I am now going to postpone that moment for one last time, crossing to Rodrigo's room to offer myself and him a final delusion of our immortality. But before I console my son with a story, just as I consoled myself as a child long ago, I will make a call. That call. If I had understood then its true significance, how it was warning me of what was about to befall me, befall all of us. But I would not have heeded it, did not know what to look for.
It is a call to La Moneda, the Presidential Palace, where I have been working for the last two months as a cultural and media advisor to Fernando Flores, Allende's Chief of Staff. Today, so many years later, as I write this, it seems obvious that to accept a minor post of dubious utility in a foundering government was an act of folly. But that is not what I felt then. Then I saw it as my duty.
As a child I had imagined a fictional community as the best answer to death and loneliness--and it was that persistent hunger for a real community that had now led me here, to this revolution, to this place in history. Needing to prove my loyalty to a country I had chosen and a cause I had adopted as my own and that could only materialize if everybody who believed in it, myself included, was ready to give up their life. And I had therefore purposefully, recklessly, joyfully sought out the most dangerous spot in the whole country to spend the last days of the Chilean revolution--the spot I am neurotically calling right now, even now on my night off duty, to find out if my services are required. They are not. Claudio Gimeno, a friend since my freshman year in college, answers. He's in a good mood, I can conjure up the shy grin of his buckteeth, his wide black eyes, his sallow, angular face.
In the years to come, he will be there, in a vision. Each time I imagine my death, I will invariably picture myself in a chair, hands tied behind my back. I am blindfolded--and yet, in that picture, I am also, impossibly, watching myself, and a man in uniform approaches and he has something, a stick, a pair of electrodes, a long needle, something blurred and piercing in his right hand. In that vision which still assaults me unexpectedly at any time, anywhere, the body about to be hurt beyond repair is the body of Claudio Gimeno. He is naked in that chair. That is his body, but it is my face he wears. My face, because I had been assigned that turno, that stint, I was the one who should have been at La Moneda standing guard the night of September 10, I was the one who should have received the news that the Navy has just disembarked in Valparaiso, it should have been my hand that puts the receiver down and then with a heavy heart dialed the President and informed him that the coup has begun. It is Claudio who will receive that information in the next hours, merely because last week I had wondered, rather offhandedly, "Oye, Claudio, hey, would you mind coming to La Moneda next Monday, yes, September 10, it's the night I've been assigned, and I'll take your shift on Sunday, September 9, what do you say?" And without giving it a second thought, Claudio had agreed.
So now I am here at home and he is at La Moneda and we are talking on the phone. No premonition of how chance is playing with us startles our conversation.

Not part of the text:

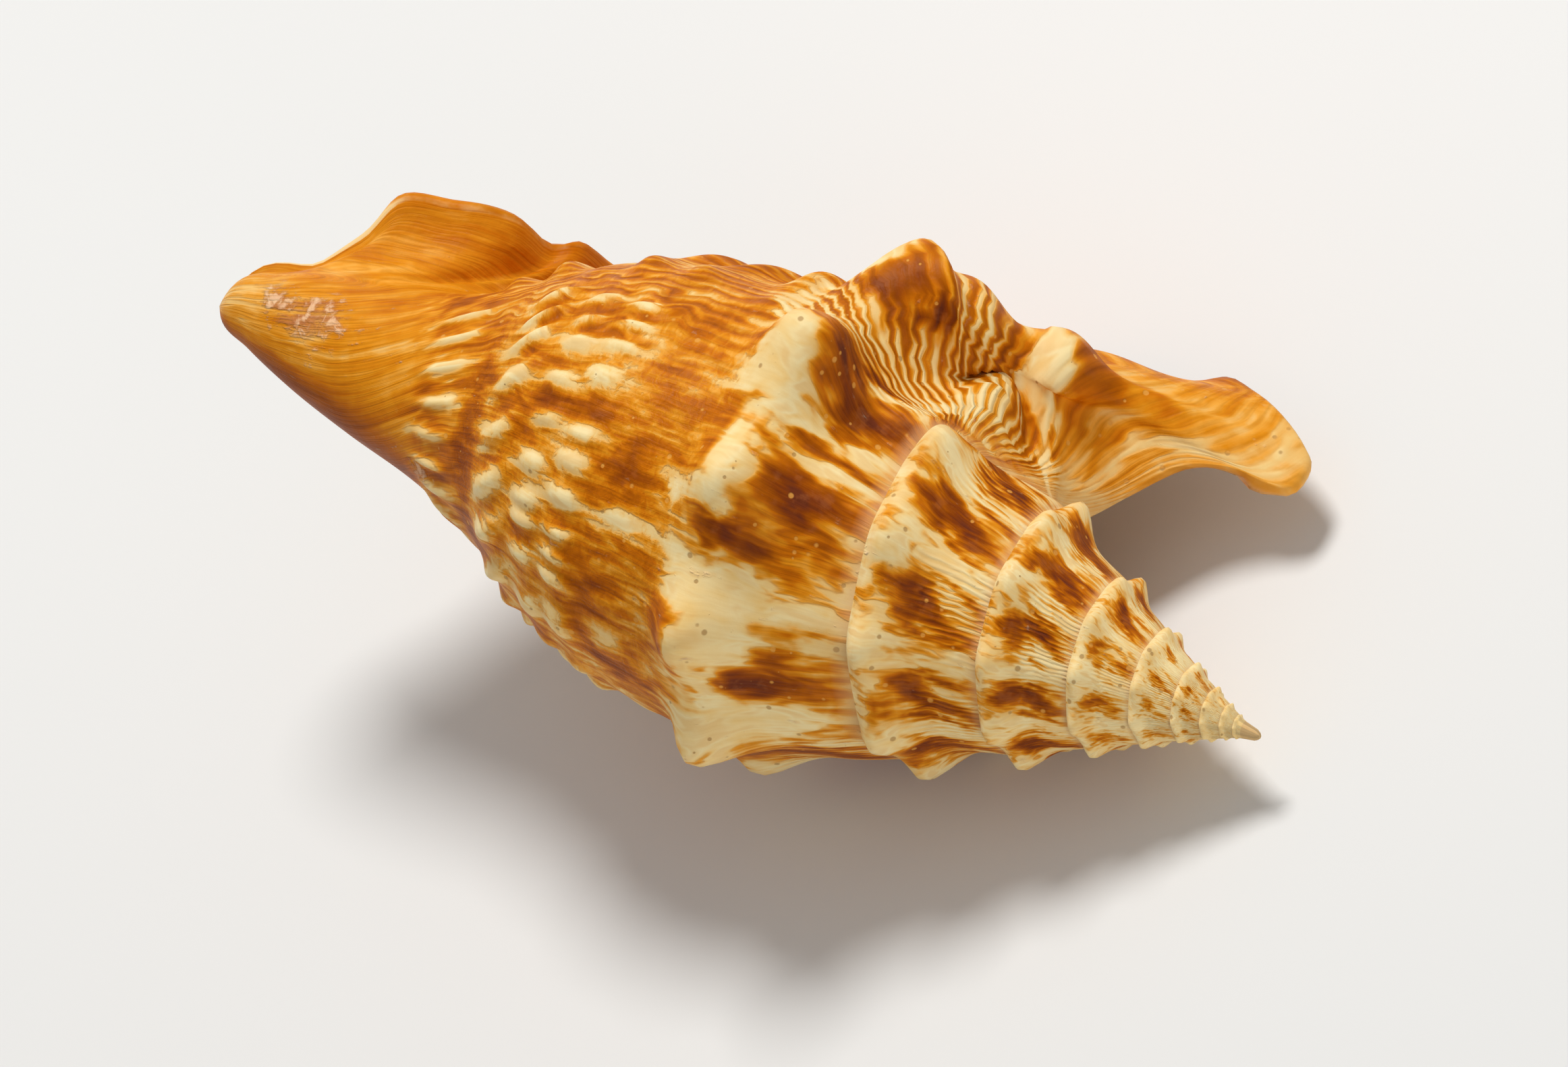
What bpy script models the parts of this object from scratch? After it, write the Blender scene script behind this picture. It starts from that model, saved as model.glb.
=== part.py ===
"""A conch shell of the rooster-tail kind: a knobbed spire, a large body whorl with a flared lip
drawn out into a tail, an upturned front lobe and a short canal.  It is one closed solid, grown
along a spiral and hollowed by its aperture.

Growth angle is in degrees, 0 at the end of the lip and negative towards the apex.  A column runs
0..1 across a whorl, from its suture to the tip of the canal.  Stations are measured from the apex
along the axis and radii square to it, both as shares of the shell's length.  The axis lies along X
with the apex at +X, the lip is at +Y, the back is up.
"""

import bpy
import math
import numpy as np

for _ob in list(bpy.data.objects):
    bpy.data.objects.remove(_ob, do_unlink=True)

# ---- driving dimensions --------------------------------------------------------------------------
LENGTH = 0.150            # apex to canal tip, metres
TURNS = 6                 # whorls drawn above the body whorl
STATION_GROWTH = 0.3784   # natural log of the growth in stations over one whorl
RADIUS_GROWTH = 0.2686    # the same for radii
RADIUS_BEND = -0.0219     # slackening of that growth, per whorl squared
RADIUS_EARLY = 0.400      # growth of radii in the first whorls, up to BEND_FROM whorls before the reference
BEND_FROM = -3.5
REFERENCE = -135.0        # growth angle at which PROFILE holds
FLARE = -62.0             # growth angle where the lip starts to flare
CLIMB = 0.100             # how far the last suture climbs the spire
RAMP_CLEAR = 0.24         # clearance of the ramp over the whorl it lies on, per unit of column
WALL = 0.015              # thickness of the lip, share of LENGTH
WALL_CANAL = 0.011        # thickness of the canal's wall
KNOB_STEP = 39.2          # growth angle between knobs
KNOB_LAST = -50.0         # growth angle of the last and largest knob
KNOB_STATION = 0.432      # station of the shoulder knobs
BEAD_STEP = 19.6          # growth angle between nodules on a cord
CORD_WIDTH = 0.016        # half-width of a cord, in columns
RIDGES = (                # on the lip: angle, spread, column, height
    (-27.5, 7.5, 0.165, 0.040),
    (-40.5, 5.5, 0.190, 0.038),
)
EARLY_SHIFT = 0.0230      # knobs of the spire stand this much nearer the next suture
HOLLOW = 0.012            # hollow of the ramp behind the last two knobs
RECURVE = 0.017           # rise of the canal's tip
TIP = (0.030, 0.0140)     # the blunt tip of the spire: length and radius
POCKET_ARC = 165.0        # how far the hollow runs back from the lip, degrees
REST_ROLL = -23.2         # turn about the axis that lays the shell on its aperture, degrees
REST_PITCH = 16.6         # tilt of the axis in that pose, degrees
NODE = "conch_shell"

# mesh density
ROWS_WHORL = 48           # rows before the flare, per whorl
ROWS_FLARE = 16           # rows in the flare
ROWS_POCKET = 12          # rows down the hollow
STRIP = 5                 # columns across the visible band of an earlier whorl
STRIP_SHARES = (0.32, 0.58, 0.76, 0.89)   # where they fall between its two sutures

# column, station, radius, share of the growth that acts on the station and on the radius
PROFILE = np.array([
    (0.000, 0.323, 0.1340, 1.00, 1.0),
    (0.045, 0.360, 0.1530, 0.75, 1.0),
    (0.090, 0.390, 0.1650, 0.50, 1.0),
    (0.135, 0.414, 0.1790, 0.30, 1.0),
    (0.175, 0.433, 0.1890, 0.15, 1.0),
    (0.215, 0.457, 0.1880, 0.15, 1.0),
    (0.260, 0.490, 0.1820, 0.20, 1.0),
    (0.330, 0.550, 0.1760, 0.30, 1.0),
    (0.400, 0.605, 0.1640, 0.40, 1.0),
    (0.470, 0.655, 0.1440, 0.40, 0.9),
    (0.540, 0.700, 0.1180, 0.40, 0.8),
    (0.610, 0.745, 0.0930, 0.35, 0.6),
    (0.690, 0.800, 0.0740, 0.30, 0.4),
    (0.770, 0.860, 0.0610, 0.20, 0.3),
    (0.850, 0.915, 0.0475, 0.10, 0.2),
    (0.920, 0.955, 0.0330, 0.00, 0.0),
    (0.970, 0.985, 0.0200, 0.00, 0.0),
    (1.000, 1.000, 0.0000, 0.00, 0.0),
])

# face of the earlier whorls: station and radius, from a whorl's own suture to beyond the next
SPIRE_FACE = np.array([
    (0.323, 0.138),
    (0.360, 0.141),
    (0.390, 0.146),
    (0.405, 0.153),
    (0.425, 0.171),
    (0.445, 0.183),
    (0.470, 0.188),
    (0.500, 0.184),
    (0.560, 0.176),
])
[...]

On the contrary. Claudio tells me that things are looking up, there may be a way out of the crisis that is fracturing the country and has paralyzed it, a democratic and sovereign way of avoiding what seems an imminent civil war. Allende will announce tomorrow that he will submit his differences with the opposition to a plebiscite and will resign if the people reject his proposals. I'm as relieved as Claudio. Neither of us recognizes this peaceful resolution of the political impasse for what it is: a mirage, an outcome that Allende's enemies, moving in for the kill, will never allow.
We are, nevertheless, in a position to understand that, in a sense, the military takeover has already happened.
Just one week ago, Claudio and I, along with another aide, had been ushered into a musty secluded room in the Presidential Palace by Fernando Flores. The Minister wanted us to listen to an old Mapuche Indian woman who had come to Santiago from the south of the country to denounce her husband's torture and death. She was one of hundreds of thousands of peasants who had, for the first time in their lives, been made owners of their land by Allende's government. A group of Air Force officers had raided the family's communal farm in search of weapons and, when none was found, proceeded to tie the woman's husband to the blades of a helicopter. While the old man went slowly round and round for hours, the men in uniform had smoked cigarettes, taunted him, sardonically suggesting that he ask his President for help now, as the old man died they had forced him to call on his fucking pagan gods for help now, sus putos dioses paganos.
She had come to denounce this situation to the President. But the President could do nothing. We could do nothing. It was as if power had already been transferred to the military.
The old woman had looked at me, straight in the eye. "A lo largo de mi vida, "she had said to me. "In my life, white people have done many things to us, but never before something like this. They kept on telling my man that now they're going to take away our land." She paused. Then added: "They made me watch what they were doing."
I had looked away. I could not bear what she was seeing, the future she was able to anticipate because the past had already taught her what to expect. I had wanted so ardently to become a chileno, to belong; and what that meant, ultimately, was that what they had done to her and people like her for centuries they could now do to me. Maybe, in a flash, I had seen myself in her, I had imagined my body reduced to the defenselessness of that old woman, a foreigner in her own land; maybe, but I could not stand her visionary dress rehearsal of the violence that is about to invade the country, so that when Claudio, a week later, tells me everything is going to be all right, I am ready to believe in a miracle.
Not that we've got that much time to talk tonight. Claudio has work to do and I have a vociferous son demanding a story. When we say goodbye, nothing whispers that this is the last time we will ever speak to each other.
I hang up.
And go to comfort Rodrigo in the next room, off to tell my son that death does not exist, that I will be there with him, we can both delude solitude side by side one last time.
I do not inform him, of course, that real monsters are out there and that what they can enact on your body may be worse than death. That it is dying we should fear, the pain before and not the emptiness afterwards. That exile is staring us in the face, that soon he and I and his mother are going to leave this place where we gave birth to him and not return until many, too many, years have passed. I do not inform him that death and the fear of death inevitably lead to exile.
There will be time, tomorrow and the many days that will follow tomorrow, to discover this together.
For now, I say nothing of this to my son. Not a word.
What else can I do?
I turn out the lights and tell my son a fairy tale.